We all know about artists. They all have their unique peccadilloes and nuances that define their personalities. Actors are divas, dancers are prissy, musicians think they are rockstars, singers are cocky yet insecure, writers are drunks, filmmakers think they know everything, and painters are flaky and self-absorbed. Being around all those dancers on Friday reminded me how cool I am (is that offensive?).
Okay, I think it’s great that you can put your ankle behind your head and you look just like Swan Lake with your make-up. I too like to stretch and meditate before a show, but what about the fun part? What about jokes and getting personal with each other. I met one or two girls with a lot of personality and they were really amusing, but some of the other dancers were kind of stand-offish and took themselves way too seriously. I wanted to fart in the middle of the dressing room just to break the tension. But I didn’t.

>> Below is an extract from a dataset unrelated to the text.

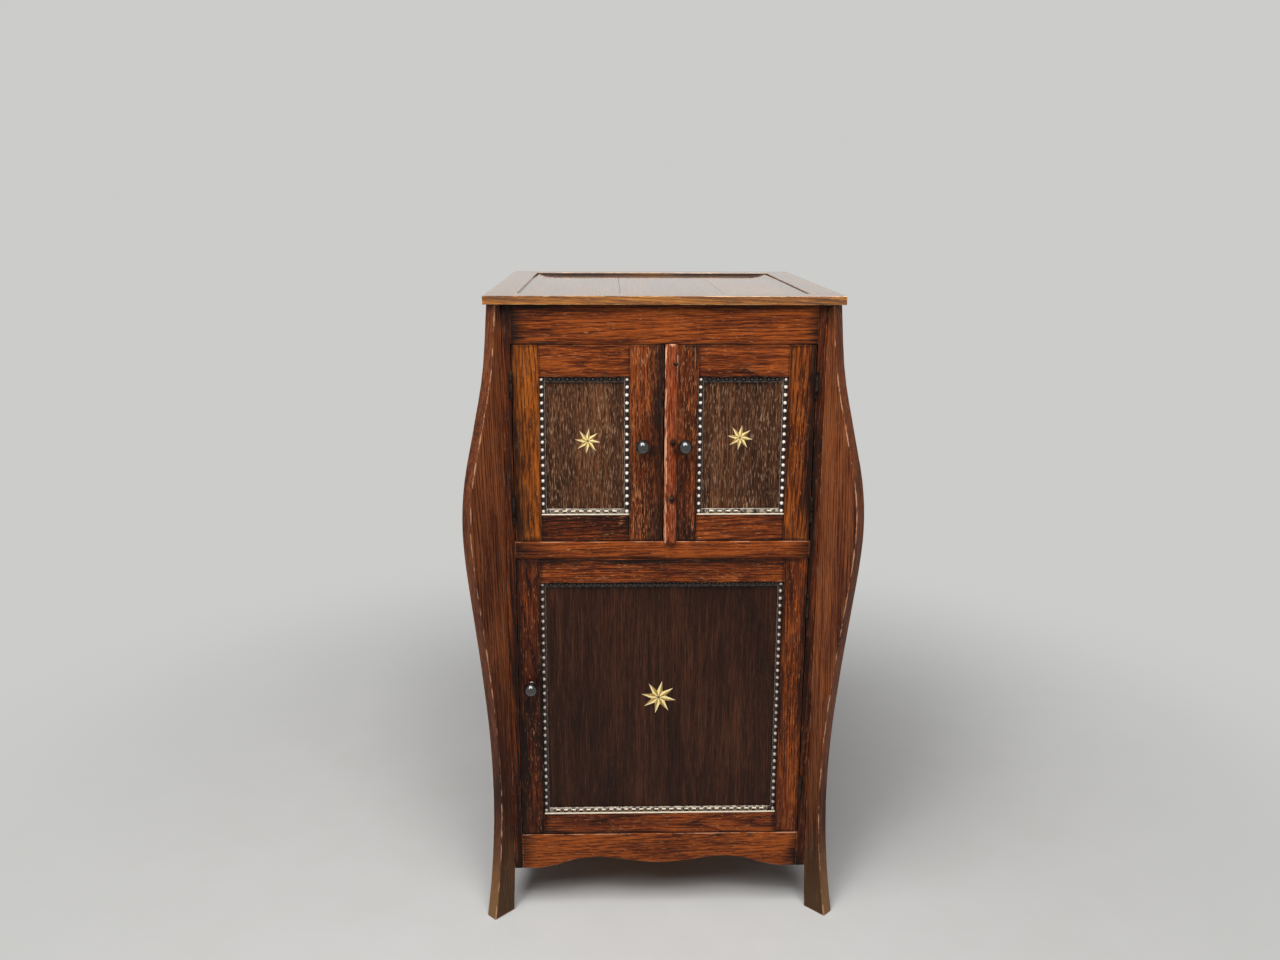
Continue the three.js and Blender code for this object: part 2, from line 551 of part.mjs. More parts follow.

I guess because the arts are so competitive, some people grow a thicker-than-thou skin. And I know some of the girls are shy anyway. Or they get nervous. I guess I’m so used to running my own shows where the people form really strong relationships and we are all there having a good time and we can’t wait to go grab a drink after the show. This, and the fact that most of my venues are a little less serious. Still, I do envy them sometimes, that they take their craft so seriously. I wish and hope the best for them. Really, I do. I just hope that they understand that as serious as it all is, it’s the love that came with that first time you went all the way down to a split or that first perfect pirouette that should be what keeps you going.
Now I’m preparing for the next show to be held at the Etc. Series at the CEC in West Philly on December 5 & 6. This time, I won’t be in the show, and I’m using three capable girls who won’t have a lot of time to learn the choreography. I forced myself to stay on the couch for most of the weekend to kind of dull my creative zealousness (read: mania), because I really don’t have a lot of time or energy to put something outlandish together with costumes and crazy cues and all that. I think I’ll just keep it simple and work on some of the isolation technique I’ve been enhancing in my work. It’ll be nice to sit in the audience and watch it though, and make sure everything is right where I need it to be.